In marked contrast to the rest of Europe, the ratio of retired people over 65 to people at work in Ireland will actually decrease during the decade ahead, and even when age dependency starts to rise thereafter, this problem will be much less acute here than elsewhere.

This does not, of course, mean that we should not seek to supplement State pensions by encouraging supplementary private provision, but simply that, unlike the rest of Europe, Ireland is not facing a pensions crisis.

In fact, uniquely, we are going to have an opportunity to create here a caring society, in which poverty could be removed by well judged State action, while simultaneously reducing significantly the burden of taxation on those at work.

A good deal of progress has been made in this direction, as is made clear by the ESRI's report on income support and work incentives, published the day before yesterday.

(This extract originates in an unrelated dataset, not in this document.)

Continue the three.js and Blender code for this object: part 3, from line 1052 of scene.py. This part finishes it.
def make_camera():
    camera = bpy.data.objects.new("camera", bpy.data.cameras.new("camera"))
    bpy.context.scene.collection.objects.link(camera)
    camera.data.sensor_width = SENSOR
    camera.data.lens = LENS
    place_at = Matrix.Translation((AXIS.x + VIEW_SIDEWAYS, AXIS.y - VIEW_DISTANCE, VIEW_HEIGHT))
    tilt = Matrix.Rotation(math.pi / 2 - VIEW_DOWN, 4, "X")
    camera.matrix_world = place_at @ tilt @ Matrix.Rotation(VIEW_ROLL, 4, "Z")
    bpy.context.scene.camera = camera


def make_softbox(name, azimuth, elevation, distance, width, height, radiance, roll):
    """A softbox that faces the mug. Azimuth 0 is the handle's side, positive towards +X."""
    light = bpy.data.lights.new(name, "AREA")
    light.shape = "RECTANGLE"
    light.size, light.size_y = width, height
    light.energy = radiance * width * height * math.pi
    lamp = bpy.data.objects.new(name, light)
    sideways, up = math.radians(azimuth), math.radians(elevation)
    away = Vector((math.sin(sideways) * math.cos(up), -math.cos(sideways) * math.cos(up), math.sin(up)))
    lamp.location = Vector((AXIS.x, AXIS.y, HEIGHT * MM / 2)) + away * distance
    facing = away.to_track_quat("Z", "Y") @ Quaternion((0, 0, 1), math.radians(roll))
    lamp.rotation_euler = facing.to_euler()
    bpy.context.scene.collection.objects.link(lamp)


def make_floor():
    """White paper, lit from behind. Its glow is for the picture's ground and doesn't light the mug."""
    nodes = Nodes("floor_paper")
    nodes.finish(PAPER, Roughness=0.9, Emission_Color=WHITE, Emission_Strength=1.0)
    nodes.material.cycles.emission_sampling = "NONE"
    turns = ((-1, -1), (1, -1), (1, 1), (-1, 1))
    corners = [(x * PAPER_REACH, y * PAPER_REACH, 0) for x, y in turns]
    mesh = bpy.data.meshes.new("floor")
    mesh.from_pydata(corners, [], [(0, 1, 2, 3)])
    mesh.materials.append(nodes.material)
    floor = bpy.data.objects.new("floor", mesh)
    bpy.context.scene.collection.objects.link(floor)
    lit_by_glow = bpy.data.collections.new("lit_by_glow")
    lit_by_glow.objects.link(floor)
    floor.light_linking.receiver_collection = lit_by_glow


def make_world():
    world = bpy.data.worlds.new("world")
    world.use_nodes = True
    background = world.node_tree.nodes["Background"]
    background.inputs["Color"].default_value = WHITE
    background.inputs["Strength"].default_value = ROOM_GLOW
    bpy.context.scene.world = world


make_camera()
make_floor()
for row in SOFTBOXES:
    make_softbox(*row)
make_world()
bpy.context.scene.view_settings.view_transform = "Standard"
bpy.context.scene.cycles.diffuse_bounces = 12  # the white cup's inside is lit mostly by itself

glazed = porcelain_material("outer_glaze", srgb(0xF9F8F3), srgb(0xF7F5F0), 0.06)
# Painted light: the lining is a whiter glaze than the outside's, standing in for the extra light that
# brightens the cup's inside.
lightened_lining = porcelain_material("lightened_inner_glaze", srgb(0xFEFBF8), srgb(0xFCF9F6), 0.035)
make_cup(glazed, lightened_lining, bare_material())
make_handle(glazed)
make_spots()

It shows that between 1978 and 1994 unemployment assistance for a three child family in Ireland was raised from just under half of the average manufacturing wage to three fifths, whereas in the same period in Britain these payments moved bin precisely the opposite direction, falling from three fifths of the average wage to little more than two fifths.

Our problem in the years ahead will not be one of lack of resources to relieve poverty, but rather how to achieve this without inhibiting a return to work by the unskilled as the wages for this kind of work are depressed in a period that is likely to be marked by a continuing lack of demand for this kind of labour.

Perhaps a wad will be found to resolve this problem within the present tax and welfare structure. If not, we must then be prepared to look at more radical solutions such as the basic income proposal, reviewed in this column last week.

It would be absurd and totally indefensible that a country which is becoming rapidly endowed with the means of effectively eliminating poverty should fail to do so solely because of an unwillingness to rethink a cumbersome administrative system of income transfers which it has inherited from a time in the past when Ireland was too poor a country to be able to care adequately for the less well off in our society.